EXERCISE OBJECTIVE: Each line from the start of the data below through the one containing "# pivot's direction" must be reproduced exactly.

DATA EXTRACT:
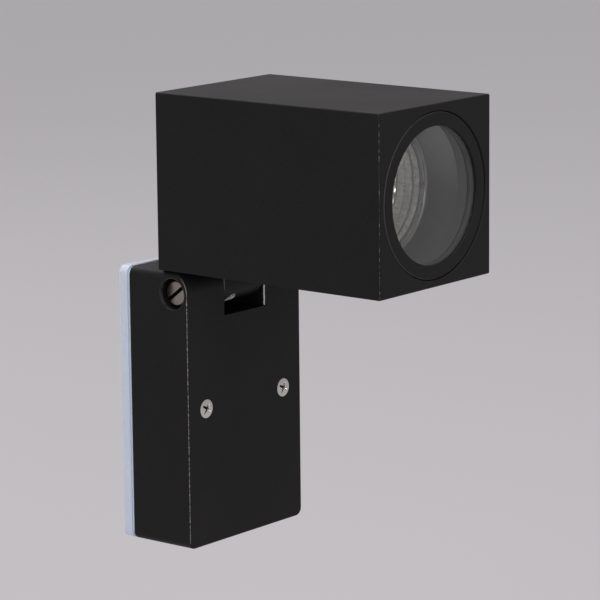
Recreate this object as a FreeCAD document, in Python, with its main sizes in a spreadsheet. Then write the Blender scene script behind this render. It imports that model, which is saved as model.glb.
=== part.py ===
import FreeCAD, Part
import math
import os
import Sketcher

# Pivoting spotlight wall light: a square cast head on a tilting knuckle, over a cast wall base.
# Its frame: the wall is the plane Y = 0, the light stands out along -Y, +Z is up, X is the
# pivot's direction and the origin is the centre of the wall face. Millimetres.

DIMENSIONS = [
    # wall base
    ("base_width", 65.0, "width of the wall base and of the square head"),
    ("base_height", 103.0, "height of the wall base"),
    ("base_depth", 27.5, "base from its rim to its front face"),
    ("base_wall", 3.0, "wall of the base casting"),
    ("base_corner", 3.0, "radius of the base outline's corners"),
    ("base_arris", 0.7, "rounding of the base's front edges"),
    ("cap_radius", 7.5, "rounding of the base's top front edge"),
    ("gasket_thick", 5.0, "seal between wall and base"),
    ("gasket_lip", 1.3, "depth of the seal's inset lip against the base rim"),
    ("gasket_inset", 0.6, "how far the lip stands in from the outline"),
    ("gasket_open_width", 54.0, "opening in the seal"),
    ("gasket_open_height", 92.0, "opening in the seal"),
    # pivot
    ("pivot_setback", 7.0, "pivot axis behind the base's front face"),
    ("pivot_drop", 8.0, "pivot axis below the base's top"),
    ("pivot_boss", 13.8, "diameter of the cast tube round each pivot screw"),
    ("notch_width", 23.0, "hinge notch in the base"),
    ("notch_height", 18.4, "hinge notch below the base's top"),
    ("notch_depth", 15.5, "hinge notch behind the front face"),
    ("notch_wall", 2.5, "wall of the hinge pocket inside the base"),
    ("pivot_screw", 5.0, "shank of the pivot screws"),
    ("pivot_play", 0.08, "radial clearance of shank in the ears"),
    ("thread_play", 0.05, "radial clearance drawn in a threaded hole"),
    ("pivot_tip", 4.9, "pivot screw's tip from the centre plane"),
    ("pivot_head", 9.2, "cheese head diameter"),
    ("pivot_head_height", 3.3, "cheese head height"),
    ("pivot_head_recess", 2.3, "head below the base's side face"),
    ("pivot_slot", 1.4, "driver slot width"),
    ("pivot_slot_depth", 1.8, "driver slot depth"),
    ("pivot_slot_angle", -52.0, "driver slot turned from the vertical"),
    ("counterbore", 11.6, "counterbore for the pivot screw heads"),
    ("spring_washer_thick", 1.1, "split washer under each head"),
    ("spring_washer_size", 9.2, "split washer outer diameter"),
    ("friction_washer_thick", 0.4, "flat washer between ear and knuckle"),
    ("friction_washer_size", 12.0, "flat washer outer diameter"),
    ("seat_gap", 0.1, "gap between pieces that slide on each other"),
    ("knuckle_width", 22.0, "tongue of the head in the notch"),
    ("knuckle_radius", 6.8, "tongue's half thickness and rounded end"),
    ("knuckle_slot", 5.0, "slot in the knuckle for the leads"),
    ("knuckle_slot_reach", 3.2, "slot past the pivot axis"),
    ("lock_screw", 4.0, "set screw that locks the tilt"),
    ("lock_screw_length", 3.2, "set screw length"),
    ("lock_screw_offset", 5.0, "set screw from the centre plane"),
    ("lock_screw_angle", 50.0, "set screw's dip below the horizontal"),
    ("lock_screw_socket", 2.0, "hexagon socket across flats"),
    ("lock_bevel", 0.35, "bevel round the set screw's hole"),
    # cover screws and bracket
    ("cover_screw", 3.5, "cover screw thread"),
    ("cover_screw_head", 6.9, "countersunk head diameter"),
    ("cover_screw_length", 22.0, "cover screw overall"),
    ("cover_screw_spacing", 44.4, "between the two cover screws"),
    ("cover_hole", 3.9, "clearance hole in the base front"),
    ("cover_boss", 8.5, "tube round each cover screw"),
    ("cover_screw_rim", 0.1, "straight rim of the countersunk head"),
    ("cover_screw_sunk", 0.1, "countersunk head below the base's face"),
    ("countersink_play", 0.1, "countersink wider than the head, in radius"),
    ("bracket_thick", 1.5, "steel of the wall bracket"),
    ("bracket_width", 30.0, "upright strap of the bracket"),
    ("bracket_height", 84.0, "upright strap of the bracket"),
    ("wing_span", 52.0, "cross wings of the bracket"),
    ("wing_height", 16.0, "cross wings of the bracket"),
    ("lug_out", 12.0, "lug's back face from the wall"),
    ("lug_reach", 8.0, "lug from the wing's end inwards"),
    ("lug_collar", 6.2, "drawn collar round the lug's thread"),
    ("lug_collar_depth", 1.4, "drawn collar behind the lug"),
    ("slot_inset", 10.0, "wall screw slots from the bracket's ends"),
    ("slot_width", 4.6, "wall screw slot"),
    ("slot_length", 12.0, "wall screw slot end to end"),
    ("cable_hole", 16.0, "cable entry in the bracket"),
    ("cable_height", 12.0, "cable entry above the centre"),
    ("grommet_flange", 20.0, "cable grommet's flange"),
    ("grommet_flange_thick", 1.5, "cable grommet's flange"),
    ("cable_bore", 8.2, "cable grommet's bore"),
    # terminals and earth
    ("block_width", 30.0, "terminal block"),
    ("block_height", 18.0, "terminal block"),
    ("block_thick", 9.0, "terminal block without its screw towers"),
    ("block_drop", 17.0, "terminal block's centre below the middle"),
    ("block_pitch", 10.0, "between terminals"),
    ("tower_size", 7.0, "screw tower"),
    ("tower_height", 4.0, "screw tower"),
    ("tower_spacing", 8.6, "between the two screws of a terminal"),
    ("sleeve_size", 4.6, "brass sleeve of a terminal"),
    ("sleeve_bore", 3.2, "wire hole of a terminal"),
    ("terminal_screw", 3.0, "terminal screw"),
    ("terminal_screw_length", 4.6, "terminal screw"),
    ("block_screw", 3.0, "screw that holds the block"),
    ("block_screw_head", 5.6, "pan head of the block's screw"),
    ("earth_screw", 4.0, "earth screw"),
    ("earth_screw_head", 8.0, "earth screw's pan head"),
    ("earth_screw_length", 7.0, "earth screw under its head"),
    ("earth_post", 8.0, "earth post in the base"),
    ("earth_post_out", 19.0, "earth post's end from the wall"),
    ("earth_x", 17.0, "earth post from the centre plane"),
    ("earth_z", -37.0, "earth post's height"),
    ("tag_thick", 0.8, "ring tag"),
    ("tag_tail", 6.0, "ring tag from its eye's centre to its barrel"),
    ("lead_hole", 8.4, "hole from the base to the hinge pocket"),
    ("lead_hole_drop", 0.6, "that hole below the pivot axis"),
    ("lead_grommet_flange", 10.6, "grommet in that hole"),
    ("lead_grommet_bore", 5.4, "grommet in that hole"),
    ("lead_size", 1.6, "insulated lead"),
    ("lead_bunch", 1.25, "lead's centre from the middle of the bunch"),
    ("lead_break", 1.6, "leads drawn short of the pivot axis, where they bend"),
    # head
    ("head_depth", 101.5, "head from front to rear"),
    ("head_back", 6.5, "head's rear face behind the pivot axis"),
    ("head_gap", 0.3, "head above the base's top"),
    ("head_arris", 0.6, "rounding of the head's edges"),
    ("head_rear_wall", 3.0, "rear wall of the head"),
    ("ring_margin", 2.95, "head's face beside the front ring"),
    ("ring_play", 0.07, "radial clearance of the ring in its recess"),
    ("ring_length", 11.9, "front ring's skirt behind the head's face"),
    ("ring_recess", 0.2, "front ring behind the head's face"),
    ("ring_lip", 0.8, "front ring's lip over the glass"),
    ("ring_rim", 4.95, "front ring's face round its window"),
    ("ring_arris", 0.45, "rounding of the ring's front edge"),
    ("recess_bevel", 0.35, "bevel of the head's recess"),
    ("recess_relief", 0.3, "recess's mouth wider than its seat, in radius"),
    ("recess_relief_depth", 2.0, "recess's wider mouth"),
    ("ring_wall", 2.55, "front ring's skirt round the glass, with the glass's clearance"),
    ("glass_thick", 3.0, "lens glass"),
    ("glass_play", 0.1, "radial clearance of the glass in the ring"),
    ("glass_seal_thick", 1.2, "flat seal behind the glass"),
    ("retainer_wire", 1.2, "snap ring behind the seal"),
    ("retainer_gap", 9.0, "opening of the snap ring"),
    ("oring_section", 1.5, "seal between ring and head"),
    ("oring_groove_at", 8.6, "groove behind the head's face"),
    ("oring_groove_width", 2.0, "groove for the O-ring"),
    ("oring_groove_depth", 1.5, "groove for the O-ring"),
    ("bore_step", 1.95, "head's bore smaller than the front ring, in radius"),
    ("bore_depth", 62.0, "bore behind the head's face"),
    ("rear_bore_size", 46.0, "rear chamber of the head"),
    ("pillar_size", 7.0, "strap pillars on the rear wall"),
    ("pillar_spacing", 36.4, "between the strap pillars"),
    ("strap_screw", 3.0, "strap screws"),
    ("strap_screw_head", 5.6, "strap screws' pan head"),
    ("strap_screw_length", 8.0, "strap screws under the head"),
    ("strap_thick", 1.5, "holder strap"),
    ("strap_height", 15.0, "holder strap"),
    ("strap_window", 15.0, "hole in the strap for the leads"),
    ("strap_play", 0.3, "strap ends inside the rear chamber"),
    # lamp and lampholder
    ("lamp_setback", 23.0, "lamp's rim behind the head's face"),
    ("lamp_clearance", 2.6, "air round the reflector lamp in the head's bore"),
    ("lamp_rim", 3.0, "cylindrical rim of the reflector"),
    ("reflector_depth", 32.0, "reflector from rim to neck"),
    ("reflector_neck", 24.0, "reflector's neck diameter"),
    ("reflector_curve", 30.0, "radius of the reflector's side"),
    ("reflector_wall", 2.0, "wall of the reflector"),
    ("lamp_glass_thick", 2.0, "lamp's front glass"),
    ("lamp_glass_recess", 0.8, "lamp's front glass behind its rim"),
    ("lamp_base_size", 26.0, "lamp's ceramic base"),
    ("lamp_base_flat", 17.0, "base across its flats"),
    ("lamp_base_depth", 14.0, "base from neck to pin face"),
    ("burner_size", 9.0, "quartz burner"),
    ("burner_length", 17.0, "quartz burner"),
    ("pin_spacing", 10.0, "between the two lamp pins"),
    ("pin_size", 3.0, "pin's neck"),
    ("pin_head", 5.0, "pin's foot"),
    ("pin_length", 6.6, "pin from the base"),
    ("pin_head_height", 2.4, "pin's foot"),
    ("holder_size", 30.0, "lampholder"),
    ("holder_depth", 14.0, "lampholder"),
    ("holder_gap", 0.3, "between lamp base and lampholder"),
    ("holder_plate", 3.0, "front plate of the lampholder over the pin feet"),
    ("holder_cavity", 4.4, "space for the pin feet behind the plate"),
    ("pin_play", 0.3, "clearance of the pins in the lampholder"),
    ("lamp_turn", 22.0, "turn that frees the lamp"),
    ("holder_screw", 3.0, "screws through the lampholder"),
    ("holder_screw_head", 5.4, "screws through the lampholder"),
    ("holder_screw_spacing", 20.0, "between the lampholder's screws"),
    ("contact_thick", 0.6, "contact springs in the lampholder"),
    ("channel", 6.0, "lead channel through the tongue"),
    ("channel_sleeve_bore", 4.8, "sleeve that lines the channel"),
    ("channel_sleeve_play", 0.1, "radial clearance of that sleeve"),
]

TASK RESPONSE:
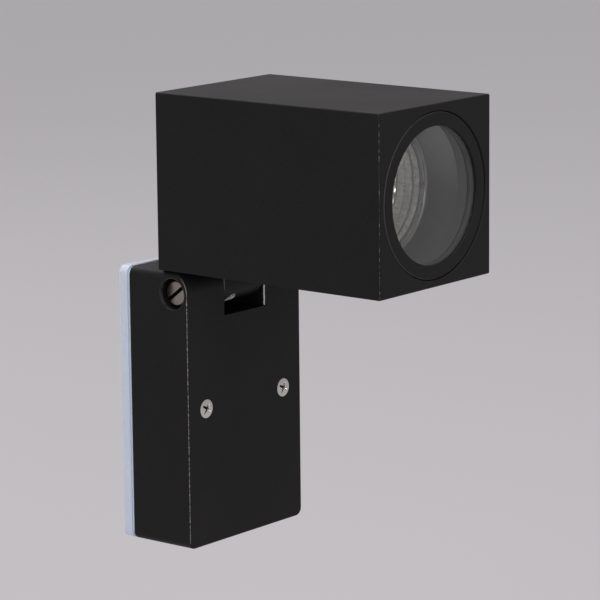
Recreate this object as a FreeCAD document, in Python, with its main sizes in a spreadsheet. Then write the Blender scene script behind this render. It imports that model, which is saved as model.glb.
=== part.py ===
import FreeCAD, Part
import math
import os
import Sketcher

# Pivoting spotlight wall light: a square cast head on a tilting knuckle, over a cast wall base.
# Its frame: the wall is the plane Y = 0, the light stands out along -Y, +Z is up, X is the
# pivot's direction and the origin is the centre of the wall face. Millimetres.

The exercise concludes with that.